▶ Job
Copy verbatim the material from its first line to the line that holds "spacing=2.6, run=20, share=0.42, shine=0.2)", including that line.

### Data block ###

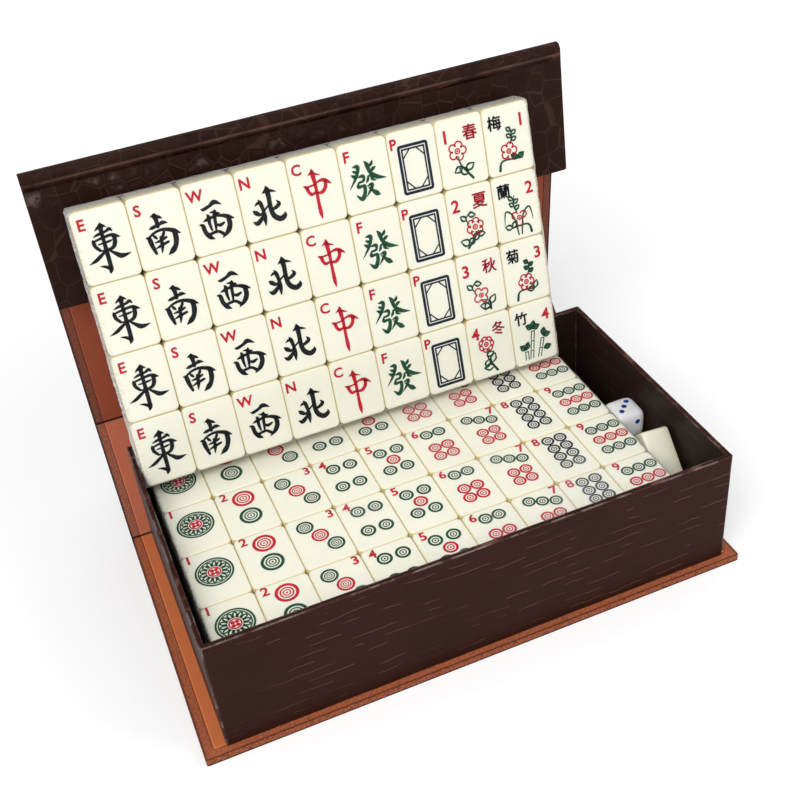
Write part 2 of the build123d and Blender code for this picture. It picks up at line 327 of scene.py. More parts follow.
COVER = ((0.0125, 0.0044, 0.0031), (0.0285, 0.0110, 0.0078))
cover_leather = scales("cover_leatherette", *COVER)
panel_leather = {f"{panel}_wrap": scales(f"cover_leatherette_{panel}", *COVER, panel)
                 for panel in ELEV}
tray_leather = creases("tray_leatherette", (0.0175, 0.0046, 0.0031), (0.0390, 0.0120, 0.0082),
                       spacing=4.7, run=15, share=0.5, shine=0.8)
inner_leather = creases("tray_lining_leatherette", (0.012, 0.0060, 0.0048), (0.034, 0.0185, 0.0150),
                        spacing=2.6, run=20, share=0.42, shine=0.2)

# %% [markdown]
# ## Lining
# Inside, every panel has a tan sheet with a line pressed round it, a grained border outside
# the line and smooth skin within. The line is in the solid, but its colour depends on the place in
# the panel: the finish paints shade into the line's groove and along the sheet's rim, and a painted
# highlight on the lip just inside the line. A Mapping node set to undo the panel's turn gives each
# its own flat coordinates. The panels share one tan, painted brighter on the base and darker on the
# lid and flap, as painted light and shade.


# %% Lining finishes, one for each panel
def lining(panel, first, last, smooth, border):
    """first and last are the sheet's ends, in millimetres away from the panel's fold."""
    finish = Finish(f"{panel}_lining_tan")
    here = finish.place()
    across, along, _ = finish.axes(panel_place(finish, panel))
    inward = (PANEL_W / 2 - 0.5) * MM - across.size()
    ends = (along - first * MM).least(last * MM - along)
    if panel == "base":
        inward = inward.least(last * MM - along)
    outside = 1 - finish.ease(inward, 3.5 * MM, 3.7 * MM)
    # The pressed line's groove and the sheet's rim are painted dark, as painted shade; the lip just
    # inside the line is painted lighter, as a painted highlight.
    line = finish.band(inward, 3.35 * MM, 3.55 * MM, 3.75 * MM, 3.95 * MM)
    lip = finish.band(inward, 3.85 * MM, 4.0 * MM, 4.2 * MM, 4.6 * MM)
    rim = 1 - finish.ease(inward.least(ends), 0.1 * MM, 0.6 * MM)
    mottle = finish.noise(here, 34, 4.0)
    grain = finish.cells(finish.warp(here, 300, 0.002), 520, "DISTANCE_TO_EDGE", 1.0)
    grainy = finish.ease(grain, 0.0, 0.12)
    fibre = finish.noise(here, 2200, 2.0)
    skin = finish.blend(mottle, smooth, tuple(c * 0.82 for c in smooth))
    edged = finish.blend(outside * (0.65 + mottle * 0.3), skin, border)
    dented = finish.blend(outside * (1 - grainy) * 0.5, edged, tuple(c * 0.4 for c in border))
    # Painted highlight on the lip just inside the pressed line.
    lip_highlighted = finish.blend(lip * 0.35, dented, tuple(min(1.0, c * 1.7) for c in smooth))
    # Painted shade in the groove of the pressed line and along the sheet's rim.
    colour = finish.blend((line * 0.6).most(rim * 0.8), lip_highlighted, (0.045, 0.016, 0.010))
    height = grainy * outside * 0.8 + fibre * 0.12 + mottle * 0.2
    return finish.surface(Base_Color=colour, Roughness=0.42 + mottle * 0.2 + outside * 0.08,
                          Specular_IOR_Level=0.18, Normal=finish.bump(height, 0.4, 0.25 * MM))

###

▶ Exercise result
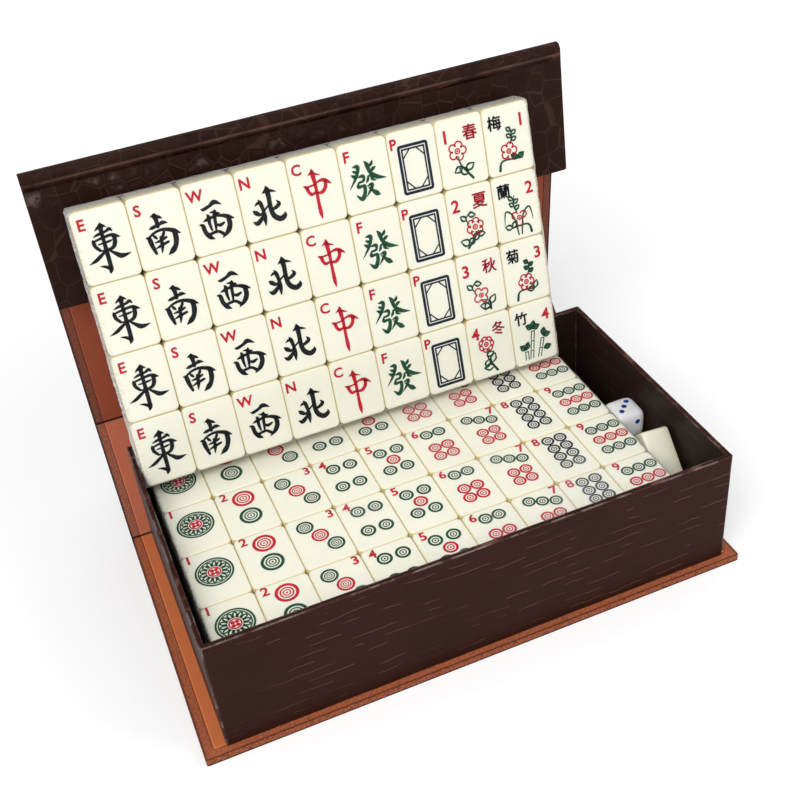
Write part 2 of the build123d and Blender code for this picture. It picks up at line 327 of scene.py. More parts follow.
COVER = ((0.0125, 0.0044, 0.0031), (0.0285, 0.0110, 0.0078))
cover_leather = scales("cover_leatherette", *COVER)
panel_leather = {f"{panel}_wrap": scales(f"cover_leatherette_{panel}", *COVER, panel)
                 for panel in ELEV}
tray_leather = creases("tray_leatherette", (0.0175, 0.0046, 0.0031), (0.0390, 0.0120, 0.0082),
                       spacing=4.7, run=15, share=0.5, shine=0.8)
inner_leather = creases("tray_lining_leatherette", (0.012, 0.0060, 0.0048), (0.034, 0.0185, 0.0150),
                        spacing=2.6, run=20, share=0.42, shine=0.2)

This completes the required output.